Data segment:
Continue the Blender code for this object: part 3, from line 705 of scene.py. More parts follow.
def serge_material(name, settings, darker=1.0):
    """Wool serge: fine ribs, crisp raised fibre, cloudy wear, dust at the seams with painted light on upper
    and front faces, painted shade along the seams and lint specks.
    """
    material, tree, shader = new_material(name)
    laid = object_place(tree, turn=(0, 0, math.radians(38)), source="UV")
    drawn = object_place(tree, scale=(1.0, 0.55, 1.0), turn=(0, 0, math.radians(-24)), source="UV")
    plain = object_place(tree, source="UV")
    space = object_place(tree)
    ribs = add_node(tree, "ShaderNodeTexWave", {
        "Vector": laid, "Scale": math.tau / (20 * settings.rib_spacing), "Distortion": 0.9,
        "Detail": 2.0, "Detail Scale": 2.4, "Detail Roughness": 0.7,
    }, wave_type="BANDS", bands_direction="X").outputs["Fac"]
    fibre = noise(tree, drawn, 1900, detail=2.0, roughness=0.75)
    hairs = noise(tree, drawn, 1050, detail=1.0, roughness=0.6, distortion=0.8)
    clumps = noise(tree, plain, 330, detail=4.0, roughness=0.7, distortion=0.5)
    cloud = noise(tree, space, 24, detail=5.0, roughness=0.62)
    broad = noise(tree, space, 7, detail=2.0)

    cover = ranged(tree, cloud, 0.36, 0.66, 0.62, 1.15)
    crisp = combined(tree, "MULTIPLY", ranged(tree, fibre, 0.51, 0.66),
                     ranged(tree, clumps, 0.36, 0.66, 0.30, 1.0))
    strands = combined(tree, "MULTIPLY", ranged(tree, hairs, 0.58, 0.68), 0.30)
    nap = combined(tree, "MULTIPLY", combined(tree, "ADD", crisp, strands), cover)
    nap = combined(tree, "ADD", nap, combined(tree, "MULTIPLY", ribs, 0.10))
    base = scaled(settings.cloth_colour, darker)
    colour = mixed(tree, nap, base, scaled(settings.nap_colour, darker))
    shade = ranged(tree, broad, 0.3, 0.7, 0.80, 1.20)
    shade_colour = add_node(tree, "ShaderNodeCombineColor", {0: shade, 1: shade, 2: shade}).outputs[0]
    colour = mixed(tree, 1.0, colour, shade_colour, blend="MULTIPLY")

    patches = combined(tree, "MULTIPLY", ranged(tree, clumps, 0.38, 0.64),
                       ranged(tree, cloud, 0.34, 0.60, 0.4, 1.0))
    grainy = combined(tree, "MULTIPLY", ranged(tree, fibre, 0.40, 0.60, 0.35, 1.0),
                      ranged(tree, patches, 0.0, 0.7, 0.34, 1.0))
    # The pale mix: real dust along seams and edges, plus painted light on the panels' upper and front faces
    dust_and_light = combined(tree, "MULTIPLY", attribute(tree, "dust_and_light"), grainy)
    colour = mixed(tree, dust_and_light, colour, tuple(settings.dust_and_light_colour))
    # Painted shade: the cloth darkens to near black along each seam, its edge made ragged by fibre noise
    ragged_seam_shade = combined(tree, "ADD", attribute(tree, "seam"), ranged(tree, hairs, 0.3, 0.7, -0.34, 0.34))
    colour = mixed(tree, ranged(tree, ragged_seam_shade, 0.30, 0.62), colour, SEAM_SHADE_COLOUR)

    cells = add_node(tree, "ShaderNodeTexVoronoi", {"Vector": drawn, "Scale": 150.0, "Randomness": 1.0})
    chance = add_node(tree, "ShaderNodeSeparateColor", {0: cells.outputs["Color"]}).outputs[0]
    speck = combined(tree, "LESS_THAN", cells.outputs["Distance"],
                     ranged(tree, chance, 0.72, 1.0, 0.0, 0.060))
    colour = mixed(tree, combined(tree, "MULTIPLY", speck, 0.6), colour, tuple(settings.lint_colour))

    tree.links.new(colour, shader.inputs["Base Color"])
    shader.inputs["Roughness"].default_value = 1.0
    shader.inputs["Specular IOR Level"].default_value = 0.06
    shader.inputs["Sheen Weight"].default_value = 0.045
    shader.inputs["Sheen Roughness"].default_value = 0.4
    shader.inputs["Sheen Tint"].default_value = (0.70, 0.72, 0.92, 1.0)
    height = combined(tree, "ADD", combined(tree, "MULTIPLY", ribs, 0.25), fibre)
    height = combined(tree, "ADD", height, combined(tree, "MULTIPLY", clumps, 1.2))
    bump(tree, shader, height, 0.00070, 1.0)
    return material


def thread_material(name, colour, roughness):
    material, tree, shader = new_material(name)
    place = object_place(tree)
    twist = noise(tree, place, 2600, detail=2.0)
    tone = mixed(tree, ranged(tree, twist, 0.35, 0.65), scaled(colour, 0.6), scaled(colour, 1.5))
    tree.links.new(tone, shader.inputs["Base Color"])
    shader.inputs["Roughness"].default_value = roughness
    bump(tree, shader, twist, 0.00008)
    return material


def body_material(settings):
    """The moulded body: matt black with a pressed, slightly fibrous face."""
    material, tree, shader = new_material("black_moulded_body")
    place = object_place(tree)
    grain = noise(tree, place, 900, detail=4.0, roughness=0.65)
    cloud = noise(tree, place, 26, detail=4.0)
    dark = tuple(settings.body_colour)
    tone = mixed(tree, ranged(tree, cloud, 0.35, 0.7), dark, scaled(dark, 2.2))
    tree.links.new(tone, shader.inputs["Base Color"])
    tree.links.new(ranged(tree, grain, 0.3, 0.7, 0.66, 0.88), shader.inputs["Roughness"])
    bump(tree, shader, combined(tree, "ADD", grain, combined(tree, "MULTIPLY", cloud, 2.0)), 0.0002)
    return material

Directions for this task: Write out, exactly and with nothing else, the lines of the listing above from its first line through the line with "broad = noise(tree, space, 7, detail=2.0)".

Solution:
Continue the Blender code for this object: part 3, from line 705 of scene.py. More parts follow.
def serge_material(name, settings, darker=1.0):
    """Wool serge: fine ribs, crisp raised fibre, cloudy wear, dust at the seams with painted light on upper
    and front faces, painted shade along the seams and lint specks.
    """
    material, tree, shader = new_material(name)
    laid = object_place(tree, turn=(0, 0, math.radians(38)), source="UV")
    drawn = object_place(tree, scale=(1.0, 0.55, 1.0), turn=(0, 0, math.radians(-24)), source="UV")
    plain = object_place(tree, source="UV")
    space = object_place(tree)
    ribs = add_node(tree, "ShaderNodeTexWave", {
        "Vector": laid, "Scale": math.tau / (20 * settings.rib_spacing), "Distortion": 0.9,
        "Detail": 2.0, "Detail Scale": 2.4, "Detail Roughness": 0.7,
    }, wave_type="BANDS", bands_direction="X").outputs["Fac"]
    fibre = noise(tree, drawn, 1900, detail=2.0, roughness=0.75)
    hairs = noise(tree, drawn, 1050, detail=1.0, roughness=0.6, distortion=0.8)
    clumps = noise(tree, plain, 330, detail=4.0, roughness=0.7, distortion=0.5)
    cloud = noise(tree, space, 24, detail=5.0, roughness=0.62)
    broad = noise(tree, space, 7, detail=2.0)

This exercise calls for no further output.